If you’ve read the previous budgeting posts, by this time you should have a budget and an idea of where you’ve been spending your money. That information helps guide you towards how much money you can and should be saving for those expenses. If you’re unsure, start by tracking your spending, budgeting, set up your Emergency Fund, and then begin saving in these funds!

Here’s your priorities: First, focus on the Emergency Fund until it’s funded at a basic, 1-2 months of expenses level, second, save aggressively second for retirement (which is really first, once your Emergency Fund is at a decent level), and finally, pay yourself for future expected purchases in your Sinking Fund! These three, key funds will make spending money significantly less stressful and more fun because you’ll not have any of the guilt of spending money you don’t have.

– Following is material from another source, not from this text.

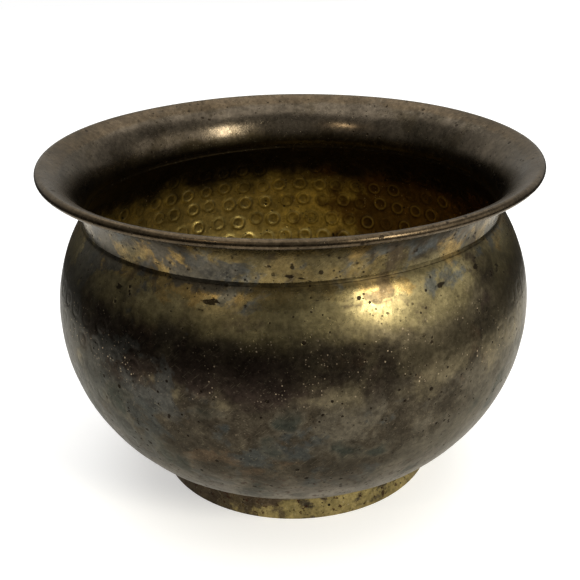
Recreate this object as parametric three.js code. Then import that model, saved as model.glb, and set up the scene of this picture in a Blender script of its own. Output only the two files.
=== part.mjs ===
// A hammered brass planter pot, built from the pieces a metalworker makes it of: a raised bowl, a
// flared neck collar rolled over a wire at its edge, a foot ring bent from strip, and the two rings
// of braze that join them. Millimetres, +Z up; the origin is the middle of the foot, on the floor.

import * as THREE from 'three';

// Bowl. Its outline is three arcs: the shoulder above the widest line, the belly below it, and the
// underside, which turns in more tightly towards a flat bottom.
const BELLY_DIAMETER = 246.6;
const SHOULDER_ARC = 87.9;
const SHOULDER_RISE = 50.2;
const BELLY_ARC = 92.7;
const BELLY_DROP = 65;
const UNDERSIDE_ARC = 55;
const BOWL_SHEET = 1;

// Neck collar: it stands on the bowl's mouth, then flares out and up to the rolled edge.
const NECK_SETBACK = 0.6;
const LIP_RISE = 26.8;
const LIP_FLARE = 18;
const LIP_EDGE_TURN = THREE.MathUtils.degToRad(70);
const COLLAR_SHEET = 1;

// Rolled edge: the collar's sheet is curled round a wire, and its end stops short of the lip.
const BEAD_DIAMETER = 4.6;
const WIRE_CLEARANCE = 0.3;
const CURL_TURN = THREE.MathUtils.degToRad(278);

// Foot ring: a strip that leans out a little towards the floor.
const FOOT_DIAMETER = 151;
const FOOT_HEIGHT = 14.4;
const FOOT_STRIP = 1.5;
const FOOT_LEAN = 1.5;

// Braze, and the gap kept between pieces that meet.
const NECK_BRAZE_HEIGHT = 1;
const NECK_BRAZE_CROWN = 0.35;
const FOOT_BRAZE_LEG = 2.2;
const JOINT_GAP = 0.3;

// How finely the round shapes are cut.
const TURN_SEGMENTS = 64;
const SHOULDER_STEPS = 4;
const BELLY_STEPS = 5;
const UNDERSIDE_STEPS = 4;
const LIP_STEPS = 6;
const CURL_STEPS = 11;
const WIRE_STEPS = 8;

const QUARTER_TURN = Math.PI / 2;

/** A circle in the turning plane: x is the distance from the pot's axis, y the height. */
function arcCircle(x, y, radius) {
  return { centre: new THREE.Vector2(x, y), radius };
}

/** The point of a circle that lies at an angle, counted from straight outwards towards up. */
function pointOn(circle, angle, offset = 0) {
  const reach = circle.radius + offset;
  const { centre } = circle;
  return new THREE.Vector2(centre.x + reach * Math.cos(angle), centre.y + reach * Math.sin(angle));
}

/** Points along a circle between two angles, both ends included. */
function arcPoints(circle, start, end, steps, offset = 0) {
  const points = [];
  for (let i = 0; i <= steps; i += 1) {
    points.push(pointOn(circle, start + ((end - start) * i) / steps, offset));
  }
  return points;
}

/** The bowl's three outline circles and the angles where they meet, with the belly at height 0. */
function bowlOutline() {
  const bellyRadius = BELLY_DIAMETER / 2;
  const shoulder = arcCircle(bellyRadius - SHOULDER_ARC, 0, SHOULDER_ARC);
  const belly = arcCircle(bellyRadius - BELLY_ARC, 0, BELLY_ARC);
  const turnAngle = -Math.asin(BELLY_DROP / BELLY_ARC);
  const inward = pointOn(belly, turnAngle, -UNDERSIDE_ARC);
  const underside = arcCircle(inward.x, inward.y, UNDERSIDE_ARC);
  return { shoulder, belly, underside, turnAngle };
}

const OUTLINE = bowlOutline();

/** Height of the bowl's outside at a radius near the foot, with the belly at height 0. */
function undersideHeight(radius) {
  const { belly, underside, turnAngle } = OUTLINE;
  const turnRadius = pointOn(belly, turnAngle).x;
  const circle = radius > turnRadius ? belly : underside;
  const across = Math.max(0, radius - circle.centre.x);
  return circle.centre.y - Math.sqrt(circle.radius ** 2 - across ** 2);
}

const FOOT_TOP_OUTER_RADIUS = FOOT_DIAMETER / 2 - FOOT_LEAN;
const FOOT_TOP_INNER_RADIUS = FOOT_TOP_OUTER_RADIUS - FOOT_STRIP;
const BELLY_HEIGHT = FOOT_HEIGHT + JOINT_GAP - undersideHeight(FOOT_TOP_INNER_RADIUS);
const MOUTH_HEIGHT = BELLY_HEIGHT + SHOULDER_RISE;
const MOUTH_RADIUS = OUTLINE.shoulder.centre.x + Math.sqrt(SHOULDER_ARC ** 2 - SHOULDER_RISE ** 2);
const COLLAR_BASE_HEIGHT = MOUTH_HEIGHT + 2 * JOINT_GAP + NECK_BRAZE_HEIGHT;
const COLLAR_BASE_RADIUS = MOUTH_RADIUS - NECK_SETBACK;

/** Turns a closed outline round the pot's axis. An outline runs up its outer side. */
function turned(outline) {
  const closed = [...outline, outline[0].clone()];
  const geometry = new THREE.LatheGeometry(closed, TURN_SEGMENTS);
  geometry.rotateX(QUARTER_TURN);
  return geometry;
}

/** Raised bowl of one sheet, open at the mouth, with a flat bottom inside the foot. */
function bowlShell() {
  const { shoulder, belly, underside, turnAngle } = OUTLINE;
  const side = (inset) => {
    const mouthAngle = Math.asin(SHOULDER_RISE / (SHOULDER_ARC - inset));
    const bottom = pointOn(underside, -QUARTER_TURN, -inset);
    const points = [
      new THREE.Vector2(0, bottom.y),
      ...arcPoints(underside, -QUARTER_TURN, turnAngle, UNDERSIDE_STEPS, -inset),
      ...arcPoints(belly, turnAngle, 0, BELLY_STEPS, -inset).slice(1),
      ...arcPoints(shoulder, 0, mouthAngle, SHOULDER_STEPS, -inset).slice(1),
    ];
    return points.map((point) => point.setY(point.y + BELLY_HEIGHT));
  };
  const profile = [...side(0), ...side(BOWL_SHEET).reverse()];
  const geometry = new THREE.LatheGeometry(profile, TURN_SEGMENTS);
  geometry.rotateX(QUARTER_TURN);
  return geometry;
}

/** The lip's upper face at a turn of 0 at the base, with its outward and downward normal. */
function lipFace(turn) {
  const across = LIP_FLARE / (1 - Math.cos(LIP_EDGE_TURN));
  const up = LIP_RISE / Math.sin(LIP_EDGE_TURN);
  const innerRadius = COLLAR_BASE_RADIUS - COLLAR_SHEET;
  const x = innerRadius + across * (1 - Math.cos(turn));
  const y = COLLAR_BASE_HEIGHT + up * Math.sin(turn);
  const point = new THREE.Vector2(x, y);
  const normal = new THREE.Vector2(up * Math.cos(turn), -across * Math.sin(turn)).normalize();
  return { point, normal };
}

/** The circle that the rolled edge and its wire share, and the angle where the roll starts. */
function beadCircle() {
  const { point, normal } = lipFace(LIP_EDGE_TURN);
  const centre = point.addScaledVector(normal, BEAD_DIAMETER / 2);
  const startAngle = Math.atan2(-normal.y, -normal.x);
  return { circle: arcCircle(centre.x, centre.y, BEAD_DIAMETER / 2), startAngle };
}

/** Neck collar: an upright base, a flared lip and the roll at its edge, all one sheet. */
function neckCollar() {
  const { circle, startAngle } = beadCircle();
  const endAngle = startAngle - CURL_TURN;
  const under = [];
  const upper = [];
  for (let i = 0; i <= LIP_STEPS; i += 1) {
    const { point, normal } = lipFace((LIP_EDGE_TURN * i) / LIP_STEPS);
    upper.push(point);
    under.push(point.clone().addScaledVector(normal, COLLAR_SHEET));
  }
  const rollInside = arcPoints(circle, startAngle, endAngle, CURL_STEPS, -COLLAR_SHEET).slice(1);
  const rollOutside = arcPoints(circle, endAngle, startAngle, CURL_STEPS).slice(0, -1);
  return turned([...under, ...rollInside, ...rollOutside, ...upper.reverse()]);
}

/** Round wire that the collar's edge is rolled over. */
function rimWire() {
  const { circle } = beadCircle();
  const inset = COLLAR_SHEET + WIRE_CLEARANCE;
  return turned(arcPoints(circle, 0, 2 * Math.PI, WIRE_STEPS, -inset).slice(1));
}

/** Braze between the bowl's mouth and the collar, standing slightly proud of both. */
function neckBrazeSeam() {
  const low = MOUTH_HEIGHT + JOINT_GAP;
  const high = low + NECK_BRAZE_HEIGHT;
  const middle = (low + high) / 2;
  const inner = COLLAR_BASE_RADIUS - COLLAR_SHEET;
  return turned([
    new THREE.Vector2(inner, low),
    new THREE.Vector2(MOUTH_RADIUS, low),
    new THREE.Vector2(COLLAR_BASE_RADIUS + NECK_BRAZE_CROWN, middle),
    new THREE.Vector2(COLLAR_BASE_RADIUS, high),
    new THREE.Vector2(inner, high),
  ]);
}

/** Foot ring bent from strip, its top edge bevelled to the bowl's underside. */
function footRing() {
  const floorRadius = FOOT_DIAMETER / 2;
  const topRise = undersideHeight(FOOT_TOP_OUTER_RADIUS) - undersideHeight(FOOT_TOP_INNER_RADIUS);
  return turned([
    new THREE.Vector2(floorRadius, 0),
    new THREE.Vector2(FOOT_TOP_OUTER_RADIUS, FOOT_HEIGHT + topRise),
    new THREE.Vector2(FOOT_TOP_INNER_RADIUS, FOOT_HEIGHT),
    new THREE.Vector2(floorRadius - FOOT_STRIP, 0),
  ]);
}

/** Fillet of braze in the corner between the foot ring's outside and the bowl. */
function footBrazeSeam() {
  const bowlHeight = (radius) => BELLY_HEIGHT + undersideHeight(radius) - JOINT_GAP;
  const cornerRadius = FOOT_TOP_OUTER_RADIUS + JOINT_GAP;
  const cornerHeight = bowlHeight(cornerRadius);
  const toeLean = (FOOT_LEAN * FOOT_BRAZE_LEG) / FOOT_HEIGHT;
  const outerRadius = cornerRadius + FOOT_BRAZE_LEG;
  return turned([
    new THREE.Vector2(cornerRadius + toeLean, cornerHeight - FOOT_BRAZE_LEG),
    new THREE.Vector2(outerRadius, bowlHeight(outerRadius)),
    new THREE.Vector2(cornerRadius, cornerHeight),
  ]);
}

/** Worn brass of a given colour and roughness. */
function brass(color, roughness) {
  return new THREE.MeshStandardMaterial({ color, roughness, metalness: 1 });
}

const pot = new THREE.Group();
const HAMMERED_BRASS = brass(0x8c7c58, 0.42);
const LIP_BRASS = brass(0x85735c, 0.35);
const FOOT_BRASS = brass(0x9a8650, 0.45);
const WIRE_BRASS = brass(0xa28a56, 0.5);
const BRAZE = brass(0x9c8c62, 0.55);

/** Puts one named piece on the pot. */
function addPiece(name, geometry, material) {
  const mesh = new THREE.Mesh(geometry, material);
  mesh.name = name;
  pot.add(mesh);
}

addPiece('bowl_shell', bowlShell(), HAMMERED_BRASS);
addPiece('neck_collar', neckCollar(), LIP_BRASS);
addPiece('rim_wire', rimWire(), WIRE_BRASS);
addPiece('neck_braze_seam', neckBrazeSeam(), BRAZE);
addPiece('foot_ring', footRing(), FOOT_BRASS);
addPiece('foot_braze_seam', footBrazeSeam(), BRAZE);

export default pot;
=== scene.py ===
"""A hammered brass planter pot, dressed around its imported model.

The bowl is raised from one sheet and punched with rows of small rings, the neck collar is rolled
over a wire at its edge, and the foot is a ring bent from strip. Everything here is in metres.
"""

import logging
import math
from dataclasses import dataclass, field
from enum import Enum

import bpy
import numpy as np
from mathutils import Matrix, Vector


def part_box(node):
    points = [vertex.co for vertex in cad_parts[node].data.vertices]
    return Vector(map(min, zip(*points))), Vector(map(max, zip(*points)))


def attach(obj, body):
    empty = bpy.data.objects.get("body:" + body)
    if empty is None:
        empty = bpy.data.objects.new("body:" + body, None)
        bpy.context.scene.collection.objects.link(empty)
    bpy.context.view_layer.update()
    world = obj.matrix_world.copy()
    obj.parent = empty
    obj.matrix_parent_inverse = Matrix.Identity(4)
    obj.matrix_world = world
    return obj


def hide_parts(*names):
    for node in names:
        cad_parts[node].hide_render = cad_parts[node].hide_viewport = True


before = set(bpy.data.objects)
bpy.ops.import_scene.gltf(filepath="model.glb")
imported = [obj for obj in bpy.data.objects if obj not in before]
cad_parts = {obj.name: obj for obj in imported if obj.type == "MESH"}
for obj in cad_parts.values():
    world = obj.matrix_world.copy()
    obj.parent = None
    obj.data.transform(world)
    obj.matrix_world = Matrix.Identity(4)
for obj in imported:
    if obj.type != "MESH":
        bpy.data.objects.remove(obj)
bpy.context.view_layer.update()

log = logging.getLogger("planter")

MM = 0.001
BODY = "root"
FULL_TURN = 2 * math.pi
QUARTER_TURN = math.pi / 2


# --- Turned metal: outlines, hand-made unevenness and meshes


@dataclass(frozen=True)
class Arc:
    """A circle in the turning plane: its centre's distance from the axis, its height, its radius."""

    r: float
    z: float
    radius: float

    def points(self, start: float, end: float, spacing: float, inset: float = 0.0) -> np.ndarray:
        """Points along the arc, with the outward normal at each.

        Args:
            start: Angle of the first point, from straight outwards towards up.
            end: Angle of the last point.
            spacing: Distance between points, about.
            inset: How far inside the arc the points lie.

        Returns:
            One row for each point: radius, height, normal's radius and normal's height.
        """
        count = max(2, round(abs(end - start) * self.radius / spacing))
        angle = np.linspace(start, end, count + 1)
        reach = self.radius - inset
        across, up = np.cos(angle), np.sin(angle)
        return np.stack([self.r + reach * across, self.z + reach * up, across, up], 1)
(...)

Finally, consider your debt, if you you can “afford the payment” then you can afford to pay yourself – but it’s hard if you’re already in debt to save for future purchases when you’re still paying off your previous debt. That’s the biggest issue with debt – it steals your income and decreases your saving and spending potential! So, resolve to do better from today on, get out of debt ASAP, start saving for future purchases to avoid debt, and you’ll be well on your way to financial independence!

SELF-APPLICATIONS

  1. Do you currently have any savings for future purchases? If so, how much? (also, great job!)
  2. Do you currently have any consumer debt? (i.e., credit card balances, car loans, financed furniture/tables/equipment,etc.) If so, what is the total of your monthly payments? Calculate how much you are spending on interest and you’ll know how much more you could have bought had you paid yourself first in a Sinking Fund PRIOR to borrowing the money!
  3. What expenses do you expect to have in the next 3-5 years?
    1. How long do you have until you anticipate having to make the next purchase?

Saving is one of the funnest parts of finance!! And it only gets better when you start to see those pools of money grow, so best of luck!